---------- Information supplied

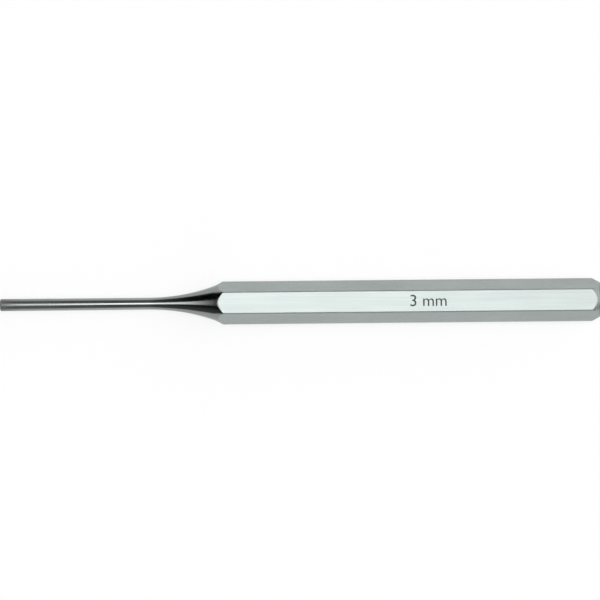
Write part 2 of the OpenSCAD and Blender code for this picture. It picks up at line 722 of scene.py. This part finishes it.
def ground_hardened_steel(finishes):
    """Hardened steel, ground round with a fine wheel.

    The wheel leaves close scratches round the tip, which break up the pin's streak. It grows duller towards
    the face, which does the work.
    """
    material, tree = new_material("ground_hardened_steel")
    # Grinding scratches are 0.03 mm wide. They are drawn as 0.2 mm, to show at all.
    scratches = grain(tree, along=0.2 * MM, across=3 * MM, detail=3.0)
    # Rings on the face are 0.05 mm apart. They are drawn three times as wide, to show at all.
    face_rings = rings(tree, pitch=0.15 * MM)
    # Share of the light colour between the scratches, and what the rings add to it.
    plain_share, ring_share = 0.6, 0.4
    worn_roughness = 0.22
    roughness_spread = 0.02
    depth = 0.0015 * MM
    scratched = add_node(tree, "ShaderNodeMapRange", SMOOTH, [scratches, *NOISE_RANGE, 0.0, plain_share])
    share = add_node(tree, "ShaderNodeMath", MULTIPLY_ADD, [face_rings, ring_share, scratched])
    smoothest = finishes.ground_roughness - roughness_spread
    roughest = finishes.ground_roughness + roughness_spread
    fresh = add_node(tree, "ShaderNodeMapRange", SMOOTH, [scratches, *NOISE_RANGE, smoothest, roughest])
    along = place_along(tree)
    worn = add_node(tree, "ShaderNodeMapRange", SMOOTH, [along, TIP_FACE, TIP_END, worn_roughness, 0.0])
    roughness = add_node(tree, "ShaderNodeMath", ADD, [fresh, worn])
    colours = (finishes.ground_dark, finishes.ground_light)
    metal_surface(tree, colours, share, roughness, scratches, depth)
    return material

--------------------

Given exercise: Write down the full listing again, exactly.

Solved exercise:
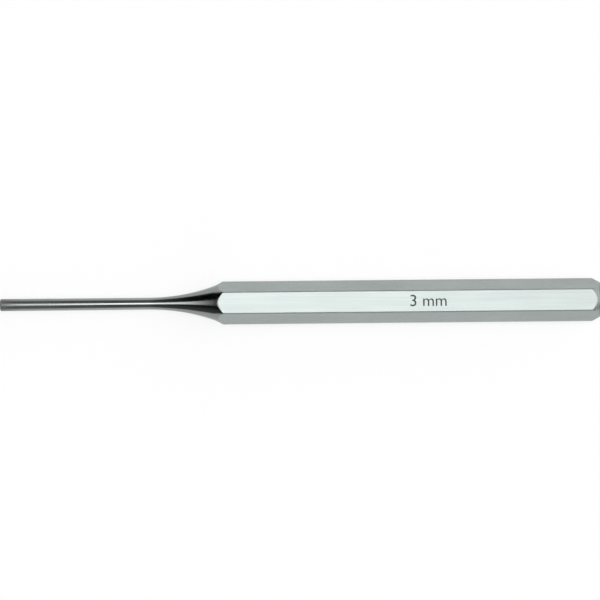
Write part 2 of the OpenSCAD and Blender code for this picture. It picks up at line 722 of scene.py. This part finishes it.
def ground_hardened_steel(finishes):
    """Hardened steel, ground round with a fine wheel.

    The wheel leaves close scratches round the tip, which break up the pin's streak. It grows duller towards
    the face, which does the work.
    """
    material, tree = new_material("ground_hardened_steel")
    # Grinding scratches are 0.03 mm wide. They are drawn as 0.2 mm, to show at all.
    scratches = grain(tree, along=0.2 * MM, across=3 * MM, detail=3.0)
    # Rings on the face are 0.05 mm apart. They are drawn three times as wide, to show at all.
    face_rings = rings(tree, pitch=0.15 * MM)
    # Share of the light colour between the scratches, and what the rings add to it.
    plain_share, ring_share = 0.6, 0.4
    worn_roughness = 0.22
    roughness_spread = 0.02
    depth = 0.0015 * MM
    scratched = add_node(tree, "ShaderNodeMapRange", SMOOTH, [scratches, *NOISE_RANGE, 0.0, plain_share])
    share = add_node(tree, "ShaderNodeMath", MULTIPLY_ADD, [face_rings, ring_share, scratched])
    smoothest = finishes.ground_roughness - roughness_spread
    roughest = finishes.ground_roughness + roughness_spread
    fresh = add_node(tree, "ShaderNodeMapRange", SMOOTH, [scratches, *NOISE_RANGE, smoothest, roughest])
    along = place_along(tree)
    worn = add_node(tree, "ShaderNodeMapRange", SMOOTH, [along, TIP_FACE, TIP_END, worn_roughness, 0.0])
    roughness = add_node(tree, "ShaderNodeMath", ADD, [fresh, worn])
    colours = (finishes.ground_dark, finishes.ground_light)
    metal_surface(tree, colours, share, roughness, scratches, depth)
    return material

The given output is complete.